UNDERSTANDING ASSIGNMENT RISK

PUT CREDIT SPREAD AND OPTION ASSIGNMENT

Assignment risk slinks in if the short put option gets in-the-money at expiration. If that happens, there's a chance the option buyer will exercise it. To avert this risk, ensure the short put is out-of-the-money at expiration.
  • If not, brace yourself for the possibility of being assigned and having to buy the underlying stock at the higher strike price.
  • While the risk of assignment exists, it's essential to know that assignment can be managed. If the short put is in-the-money at expiration, it may be wise to close the position or roll it to avoid potential assignment.

EXAMPLE

PUT CREDIT SPREAD EXAMPLE

Suppose an investor holds a bullish view on the SPDR Dow Jones Industrial Average ETF Trust (DIA) for the upcoming nine days. Envisioning the stock's current trade at $347.47 per share, the strategy chosen to express this bullish outlook involves the execution of a put credit spread. In this scenario
 
  1. Sells for $2.46 one put option with a strike of $350 expiring in nine days.
  2. Buys for $1.01 one put option with a strike of $347.50 expiring in nine days.
 
This strategic move results in a net credit of $1.45 for the pair of options, derived from the $2.46 credit from the sale minus the $1.01 premium paid for the purchase. Considering the standard equivalence of one options contract to 100 shares of the underlying asset, the overall credit accumulated stands at $145.

MAXIMUM PROFIT SCENARIO

Suppose DIA experiences an upswing, reaching $355 at the time of expiry. This results in the attainment of maximum profit, amounting to $145. The calculation involves subtracting the lower strike put option premium ($1.01) from the higher strike put option premium ($2.46), and then multiplying the result by the number of shares (100). Hence, $2.46 - $1.01 equates to $1.45, and $1.45 multiplied by 100 shares equals the peak profit of $145.
 
  1. $2.46 - $1.01 = $1.45 x 100 shares = $145

 

It's import to note that once the stock surpasses the upper strike price, the strategy plateaus, and no additional profit accrues beyond this point.

MAXIMUM LOSS SCENARIO

Should the DIA shares hover at $347.50 or dip below the designated low strike, the peak loss comes into play. Yet, this loss is confined to a maximum of $105, calculated as the difference between the $350 put and the $347.50 put, minus the product of the option premium spread ($2.46 - $1.01) multiplied by 100 shares.
 
  1. ($350 - $347.50) - ($2.46 - $1.01) x 100 shares = $105

 

The investor's potential scenario envisions the stock concluding below the $347.50 per share mark upon expiration, thus marking the potential and maximum loss for this investor.

BREAKEVEN POINT

The breakeven point for a put credit spread is the Short Put Strike Price minus the net credit received. 
 
  1. Net Credit Received per Share: $1.45
  2. Short Put Strike price: $350

 

The breakeven point for this put credit spread is $348.55 which is obtained from the Short Put Strike Price of $350 minus the Net Credit of $1.45. This means that at expiration, if the price of DIA is at or above $348.55, the investor will break even or make a profit.

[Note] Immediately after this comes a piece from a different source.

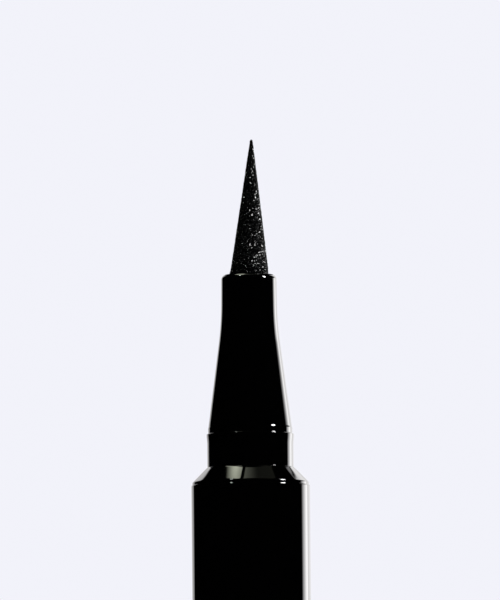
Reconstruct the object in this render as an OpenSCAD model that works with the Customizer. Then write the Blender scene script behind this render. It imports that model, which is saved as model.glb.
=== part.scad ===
// Liquid eyeliner pen, open and ready for use, with its cap pushed on the tail end.
// It stands on the closed end of the cap, nib up. The origin is the centre of that end, and +Z points to
// the nib. Millimetres.

/* [Barrel] */
// Outside diameter of the barrel and of the cap
barrel_d = 10.5; // [10:0.1:12]
// Length of the barrel tube
barrel_len = 88; // [70:1:110]
// Wall of the barrel round its wider front bore
mouth_wall = 0.9; // [0.75:0.05:1.1]
// Height of the step in the bore, from the front bore in to the ink tank
tank_step = 0.25; // [0.2:0.05:0.4]
// Radius of the round on both ends of the barrel
edge_r = 0.6; // [0.3:0.05:0.8]

/* [Cap seat] */
// How far the seat lies in from the barrel's surface
shoulder_step = 1.43; // [1.3:0.01:1.5]
// Length of the seat, between the shoulder and the snap bead
seat_len = 2.39; // [1.8:0.01:3.2]
// Height of the snap bead above the seat
bead_rise = 0.05; // [0.03:0.01:0.07]
// Length of the snap bead
bead_len = 0.6; // [0.5:0.02:0.9]
// Slope of the shoulder, measured from the pen's axis
shoulder_angle = 45.5; // [38:0.5:52]
// Radius of the round on the shoulder's outer edge
shoulder_edge_r = 0.2; // [0.1:0.05:0.3]

/* [Front section] */
// How far the short land above the snap bead lies in from the seat
land_step = 0.085; // [0.02:0.005:0.2]
// Length of the land
land_len = 0.52; // [0.3:0.02:0.8]
// How far the foot of the cone lies in from the land
cone_step = 0.035; // [0.01:0.005:0.1]
// Length of the cone, up to where it meets the neck
cone_len = 9.25; // [8:0.05:11]
// Wall of the neck's rim round the nib
neck_wall = 0.775; // [0.7:0.025:1]
// Length of the neck, from the cone to the rim
neck_len = 4.36; // [3.8:0.02:6]
// Draft of the neck, as the growth of its diameter towards the cone
neck_draft = 0.08; // [0:0.01:0.16]
// Length of the smooth bend between cone and neck
blend_len = 3.5; // [2:0.1:5]
// Radius of the round on the neck's rim
rim_r = 0.46; // [0.3:0.01:0.6]
// Length of the section's tail inside the barrel
spigot_len = 7; // [5:0.5:10]
// Wall of the section's tail
spigot_wall = 0.8; // [0.6:0.05:1]

/* [Nib] */
// Diameter of the nib at the neck's rim
nib_d = 3.35; // [3.2:0.01:3.5]
// Length of the nib that shows
nib_len = 12.02; // [9:0.02:14]
// Radius of the rounded point
nib_tip_r = 0.14; // [0.08:0.01:0.3]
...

Below $348.55, the investor will start to incur a loss, with the maximum loss occurring if DIA falls to or below $347.50.

CONCLUSION

The put credit spread is your go-to move if you're betting on an asset to stay  and or rise. This strategy allows the trader to pocket the net premium by selling a higher strike put and buying a lower one allowing for limited loss potential. The time decay is also a benefiting factor, making this a smart choice for stable or bullish markets. Understanding the ins and outs of put credit spreads, including assignment risks, is all part of the adventure. With this strategy, you can trade confidently and smartly, knowing exactly where your profits and risks lie. Whether you're aiming for that sweet spot of maximum profit or just looking to manage your risk, mastering the put credit spread can give you a real edge on the market. Thank you, as always, for your time. We trust this has been beneficial to your trading journey.